Exercise objective ::
Will you quote precisely the lines that run from the top of the material below to the line containing "from math import", both ends included?

Data lines ::
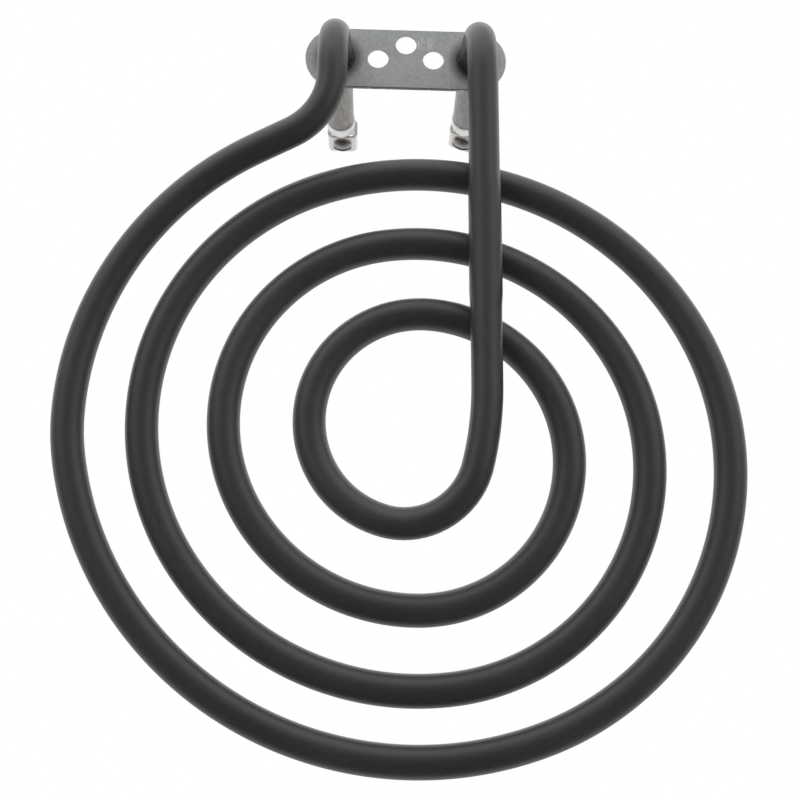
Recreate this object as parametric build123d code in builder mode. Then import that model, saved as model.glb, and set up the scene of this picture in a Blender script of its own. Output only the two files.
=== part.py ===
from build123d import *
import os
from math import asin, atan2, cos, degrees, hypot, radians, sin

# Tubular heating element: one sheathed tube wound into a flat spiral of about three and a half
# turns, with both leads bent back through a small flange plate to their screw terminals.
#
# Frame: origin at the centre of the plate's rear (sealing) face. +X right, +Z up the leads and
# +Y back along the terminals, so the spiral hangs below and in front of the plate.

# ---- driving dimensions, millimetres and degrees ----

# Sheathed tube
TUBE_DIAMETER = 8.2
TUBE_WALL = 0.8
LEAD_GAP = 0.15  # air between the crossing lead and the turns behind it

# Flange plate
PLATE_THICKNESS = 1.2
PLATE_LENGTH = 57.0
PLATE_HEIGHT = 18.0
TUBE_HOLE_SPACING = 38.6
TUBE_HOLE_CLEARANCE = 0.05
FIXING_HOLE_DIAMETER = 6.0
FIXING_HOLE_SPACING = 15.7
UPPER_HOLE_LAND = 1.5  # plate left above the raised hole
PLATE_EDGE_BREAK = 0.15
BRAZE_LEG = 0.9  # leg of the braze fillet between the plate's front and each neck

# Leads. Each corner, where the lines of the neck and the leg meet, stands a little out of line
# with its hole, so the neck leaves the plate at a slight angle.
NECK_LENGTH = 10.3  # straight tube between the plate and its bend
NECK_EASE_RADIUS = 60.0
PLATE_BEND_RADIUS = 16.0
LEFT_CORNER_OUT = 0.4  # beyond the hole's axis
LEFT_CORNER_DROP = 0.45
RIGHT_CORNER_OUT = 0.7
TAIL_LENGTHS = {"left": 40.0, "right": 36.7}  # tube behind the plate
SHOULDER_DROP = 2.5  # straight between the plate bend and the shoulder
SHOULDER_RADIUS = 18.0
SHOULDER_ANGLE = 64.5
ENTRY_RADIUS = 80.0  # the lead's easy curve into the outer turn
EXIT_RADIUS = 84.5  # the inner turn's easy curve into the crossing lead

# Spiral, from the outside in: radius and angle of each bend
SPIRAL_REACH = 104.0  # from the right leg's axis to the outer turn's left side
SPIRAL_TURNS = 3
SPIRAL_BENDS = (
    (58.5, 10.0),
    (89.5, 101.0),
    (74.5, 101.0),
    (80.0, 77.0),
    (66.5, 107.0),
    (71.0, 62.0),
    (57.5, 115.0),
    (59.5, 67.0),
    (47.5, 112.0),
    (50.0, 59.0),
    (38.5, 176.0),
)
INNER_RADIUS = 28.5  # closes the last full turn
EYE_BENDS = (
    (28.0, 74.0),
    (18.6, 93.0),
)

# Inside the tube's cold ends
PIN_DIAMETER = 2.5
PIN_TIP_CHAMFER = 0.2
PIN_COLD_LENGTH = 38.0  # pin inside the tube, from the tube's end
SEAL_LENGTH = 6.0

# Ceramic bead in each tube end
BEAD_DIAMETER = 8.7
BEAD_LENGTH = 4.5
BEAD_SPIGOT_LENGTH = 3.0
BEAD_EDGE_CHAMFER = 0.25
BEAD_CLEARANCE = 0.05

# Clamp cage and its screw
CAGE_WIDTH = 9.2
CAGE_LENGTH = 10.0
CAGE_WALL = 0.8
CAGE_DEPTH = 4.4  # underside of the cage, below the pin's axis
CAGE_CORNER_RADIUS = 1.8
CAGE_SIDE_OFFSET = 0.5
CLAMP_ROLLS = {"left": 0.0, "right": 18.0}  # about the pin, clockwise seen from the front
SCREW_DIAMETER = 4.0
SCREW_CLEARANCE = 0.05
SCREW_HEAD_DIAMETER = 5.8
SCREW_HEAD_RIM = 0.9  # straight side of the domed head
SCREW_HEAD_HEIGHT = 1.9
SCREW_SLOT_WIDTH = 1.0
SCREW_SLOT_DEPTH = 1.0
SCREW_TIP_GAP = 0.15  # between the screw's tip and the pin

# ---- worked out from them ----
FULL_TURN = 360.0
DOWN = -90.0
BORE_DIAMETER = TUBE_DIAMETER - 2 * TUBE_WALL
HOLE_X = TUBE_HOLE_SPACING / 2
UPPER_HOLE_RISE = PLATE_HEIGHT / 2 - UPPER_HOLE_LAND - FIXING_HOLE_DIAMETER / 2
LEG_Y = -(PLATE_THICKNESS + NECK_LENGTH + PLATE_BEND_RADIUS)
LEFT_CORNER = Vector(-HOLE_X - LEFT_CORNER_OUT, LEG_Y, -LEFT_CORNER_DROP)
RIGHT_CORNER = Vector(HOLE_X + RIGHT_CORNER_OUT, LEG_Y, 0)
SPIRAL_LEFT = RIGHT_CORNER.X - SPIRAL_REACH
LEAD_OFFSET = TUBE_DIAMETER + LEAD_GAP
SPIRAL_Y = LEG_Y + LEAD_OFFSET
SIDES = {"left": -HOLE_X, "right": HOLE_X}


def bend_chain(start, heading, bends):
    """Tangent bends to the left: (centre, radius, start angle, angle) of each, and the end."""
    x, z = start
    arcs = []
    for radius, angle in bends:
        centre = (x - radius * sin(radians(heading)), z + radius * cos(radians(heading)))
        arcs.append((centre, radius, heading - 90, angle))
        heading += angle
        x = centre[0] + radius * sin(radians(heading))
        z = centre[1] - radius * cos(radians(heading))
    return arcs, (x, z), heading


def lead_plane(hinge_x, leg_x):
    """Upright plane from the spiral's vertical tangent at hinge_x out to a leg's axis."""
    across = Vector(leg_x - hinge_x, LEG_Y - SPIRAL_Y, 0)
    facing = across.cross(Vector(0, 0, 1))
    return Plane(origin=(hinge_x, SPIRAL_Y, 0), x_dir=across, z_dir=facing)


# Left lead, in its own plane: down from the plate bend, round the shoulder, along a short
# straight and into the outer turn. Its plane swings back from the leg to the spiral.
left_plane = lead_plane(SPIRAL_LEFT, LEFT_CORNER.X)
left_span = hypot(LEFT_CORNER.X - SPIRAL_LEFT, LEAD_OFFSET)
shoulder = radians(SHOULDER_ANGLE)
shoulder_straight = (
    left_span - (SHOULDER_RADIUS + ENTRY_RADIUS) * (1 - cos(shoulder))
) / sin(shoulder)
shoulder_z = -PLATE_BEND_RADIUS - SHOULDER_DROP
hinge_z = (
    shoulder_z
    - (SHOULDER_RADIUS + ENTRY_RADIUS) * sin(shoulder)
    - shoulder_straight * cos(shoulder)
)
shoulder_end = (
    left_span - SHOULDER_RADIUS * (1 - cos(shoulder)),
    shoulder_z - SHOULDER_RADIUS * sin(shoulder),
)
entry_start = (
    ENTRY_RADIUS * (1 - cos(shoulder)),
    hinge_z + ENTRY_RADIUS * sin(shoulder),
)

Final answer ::
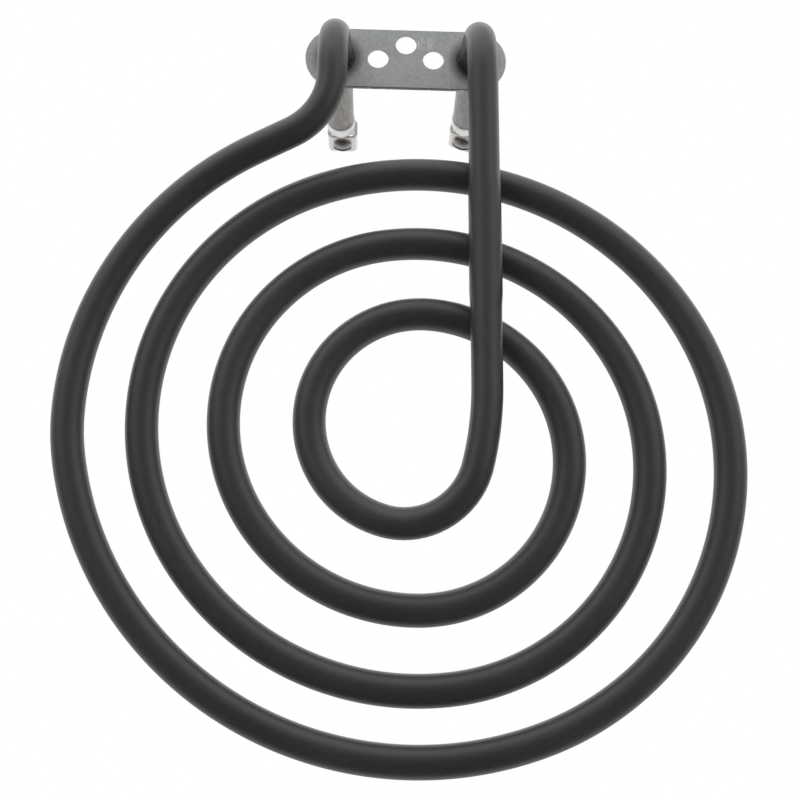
Recreate this object as parametric build123d code in builder mode. Then import that model, saved as model.glb, and set up the scene of this picture in a Blender script of its own. Output only the two files.
=== part.py ===
from build123d import *
import os
from math import asin, atan2, cos, degrees, hypot, radians, sin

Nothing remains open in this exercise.